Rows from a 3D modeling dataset
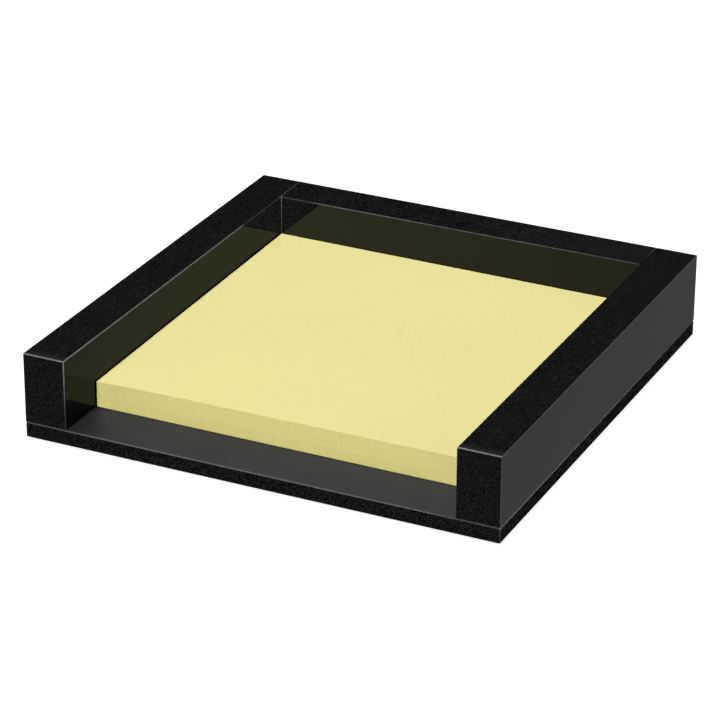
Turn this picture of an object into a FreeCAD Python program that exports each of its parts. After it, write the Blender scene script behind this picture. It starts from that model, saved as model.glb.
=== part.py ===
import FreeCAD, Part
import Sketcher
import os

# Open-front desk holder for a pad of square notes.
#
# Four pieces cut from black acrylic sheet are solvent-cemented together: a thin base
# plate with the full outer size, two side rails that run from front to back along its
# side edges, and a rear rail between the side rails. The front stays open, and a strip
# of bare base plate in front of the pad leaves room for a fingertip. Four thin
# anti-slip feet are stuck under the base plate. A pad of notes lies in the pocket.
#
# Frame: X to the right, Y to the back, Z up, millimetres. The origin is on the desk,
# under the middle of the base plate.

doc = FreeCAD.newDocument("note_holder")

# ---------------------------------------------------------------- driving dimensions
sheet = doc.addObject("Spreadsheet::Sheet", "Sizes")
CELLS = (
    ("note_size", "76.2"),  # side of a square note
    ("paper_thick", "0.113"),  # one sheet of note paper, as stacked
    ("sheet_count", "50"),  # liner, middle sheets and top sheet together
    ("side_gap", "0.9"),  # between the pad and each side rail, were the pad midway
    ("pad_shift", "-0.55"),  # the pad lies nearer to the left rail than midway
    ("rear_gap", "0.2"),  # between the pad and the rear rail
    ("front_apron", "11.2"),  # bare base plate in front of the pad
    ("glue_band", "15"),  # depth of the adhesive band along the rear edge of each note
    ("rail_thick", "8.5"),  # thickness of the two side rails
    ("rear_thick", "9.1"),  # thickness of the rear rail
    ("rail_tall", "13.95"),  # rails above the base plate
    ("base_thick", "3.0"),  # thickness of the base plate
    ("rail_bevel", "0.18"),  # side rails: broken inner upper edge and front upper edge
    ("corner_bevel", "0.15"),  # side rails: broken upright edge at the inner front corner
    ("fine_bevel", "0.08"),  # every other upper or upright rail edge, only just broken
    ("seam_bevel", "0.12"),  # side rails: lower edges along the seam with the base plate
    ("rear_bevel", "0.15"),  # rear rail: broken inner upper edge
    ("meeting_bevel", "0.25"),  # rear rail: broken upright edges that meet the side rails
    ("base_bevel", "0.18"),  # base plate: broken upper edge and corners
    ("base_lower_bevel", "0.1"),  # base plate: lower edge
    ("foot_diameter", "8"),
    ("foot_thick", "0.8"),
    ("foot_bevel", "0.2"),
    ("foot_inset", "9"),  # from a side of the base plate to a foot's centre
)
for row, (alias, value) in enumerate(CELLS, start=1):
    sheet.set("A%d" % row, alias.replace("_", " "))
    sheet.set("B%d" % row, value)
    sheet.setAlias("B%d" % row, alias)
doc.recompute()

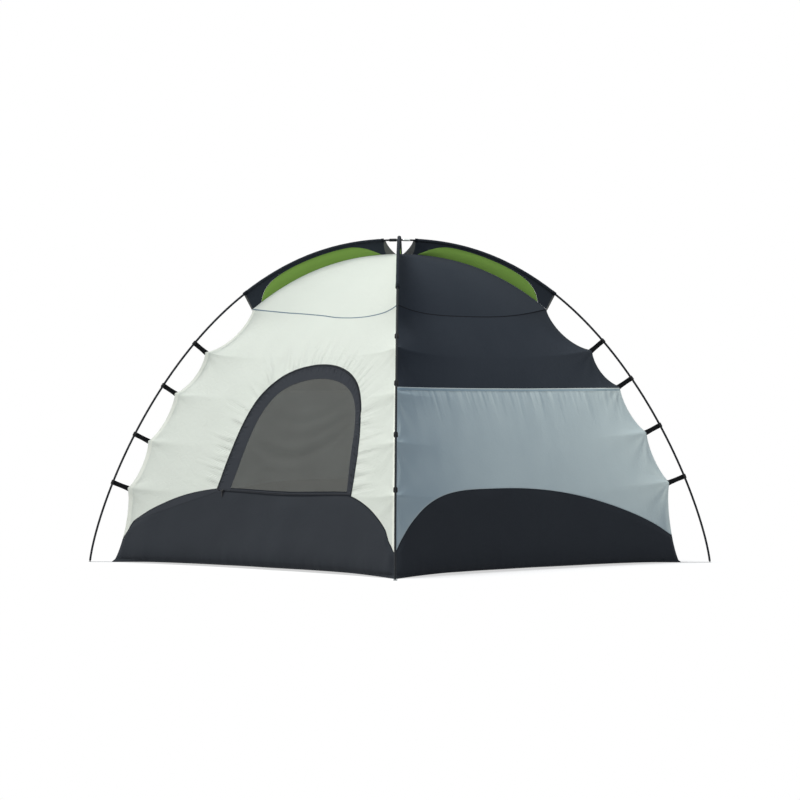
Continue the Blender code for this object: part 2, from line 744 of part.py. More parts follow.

### Instructions for the task
Copy every record exactly, with nothing added or dropped.

### Result for this task
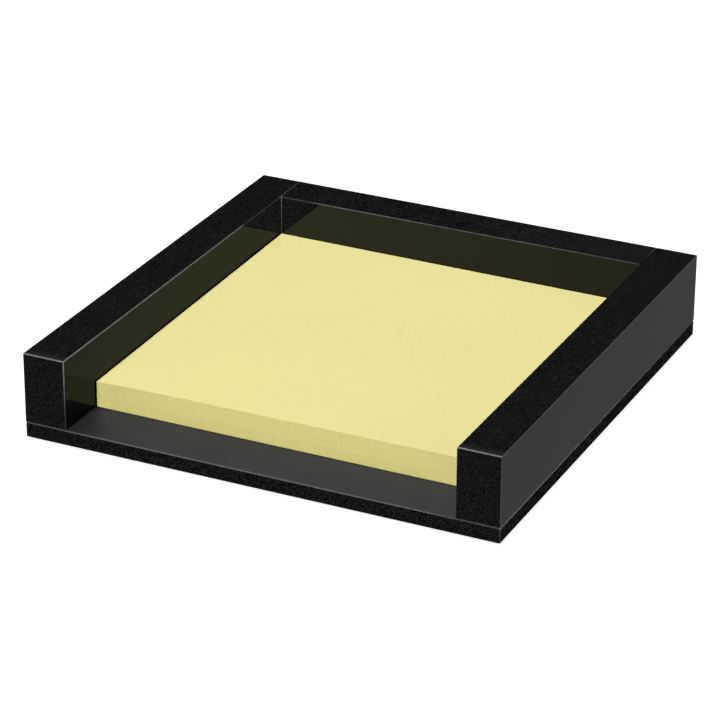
Turn this picture of an object into a FreeCAD Python program that exports each of its parts. After it, write the Blender scene script behind this picture. It starts from that model, saved as model.glb.
=== part.py ===
import FreeCAD, Part
import Sketcher
import os

# Open-front desk holder for a pad of square notes.
#
# Four pieces cut from black acrylic sheet are solvent-cemented together: a thin base
# plate with the full outer size, two side rails that run from front to back along its
# side edges, and a rear rail between the side rails. The front stays open, and a strip
# of bare base plate in front of the pad leaves room for a fingertip. Four thin
# anti-slip feet are stuck under the base plate. A pad of notes lies in the pocket.
#
# Frame: X to the right, Y to the back, Z up, millimetres. The origin is on the desk,
# under the middle of the base plate.

doc = FreeCAD.newDocument("note_holder")

# ---------------------------------------------------------------- driving dimensions
sheet = doc.addObject("Spreadsheet::Sheet", "Sizes")
CELLS = (
    ("note_size", "76.2"),  # side of a square note
    ("paper_thick", "0.113"),  # one sheet of note paper, as stacked
    ("sheet_count", "50"),  # liner, middle sheets and top sheet together
    ("side_gap", "0.9"),  # between the pad and each side rail, were the pad midway
    ("pad_shift", "-0.55"),  # the pad lies nearer to the left rail than midway
    ("rear_gap", "0.2"),  # between the pad and the rear rail
    ("front_apron", "11.2"),  # bare base plate in front of the pad
    ("glue_band", "15"),  # depth of the adhesive band along the rear edge of each note
    ("rail_thick", "8.5"),  # thickness of the two side rails
    ("rear_thick", "9.1"),  # thickness of the rear rail
    ("rail_tall", "13.95"),  # rails above the base plate
    ("base_thick", "3.0"),  # thickness of the base plate
    ("rail_bevel", "0.18"),  # side rails: broken inner upper edge and front upper edge
    ("corner_bevel", "0.15"),  # side rails: broken upright edge at the inner front corner
    ("fine_bevel", "0.08"),  # every other upper or upright rail edge, only just broken
    ("seam_bevel", "0.12"),  # side rails: lower edges along the seam with the base plate
    ("rear_bevel", "0.15"),  # rear rail: broken inner upper edge
    ("meeting_bevel", "0.25"),  # rear rail: broken upright edges that meet the side rails
    ("base_bevel", "0.18"),  # base plate: broken upper edge and corners
    ("base_lower_bevel", "0.1"),  # base plate: lower edge
    ("foot_diameter", "8"),
    ("foot_thick", "0.8"),
    ("foot_bevel", "0.2"),
    ("foot_inset", "9"),  # from a side of the base plate to a foot's centre
)
for row, (alias, value) in enumerate(CELLS, start=1):
    sheet.set("A%d" % row, alias.replace("_", " "))
    sheet.set("B%d" % row, value)
    sheet.setAlias("B%d" % row, alias)
doc.recompute()

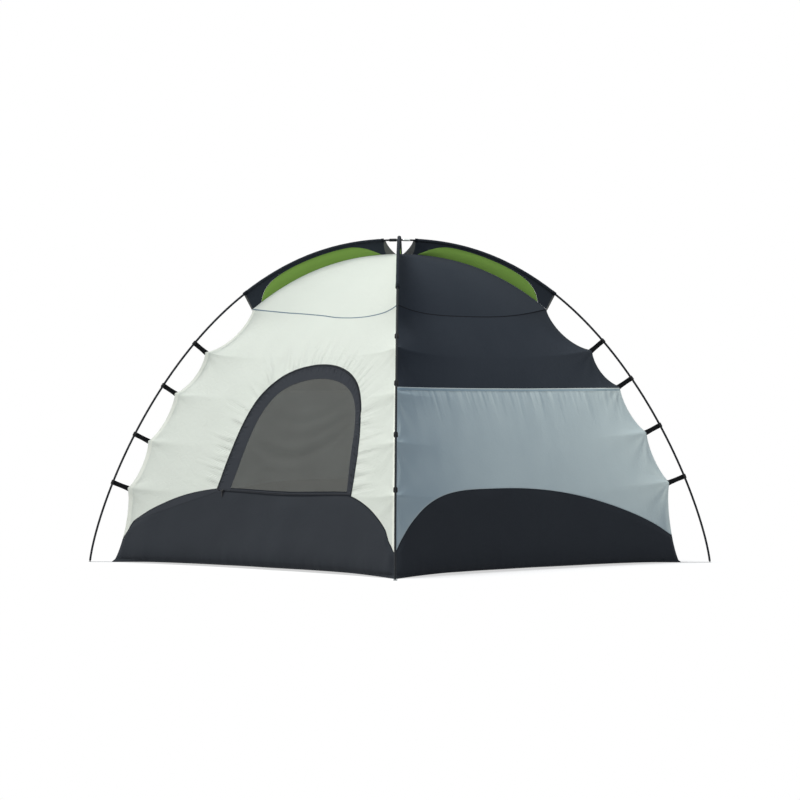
Continue the Blender code for this object: part 2, from line 744 of part.py. More parts follow.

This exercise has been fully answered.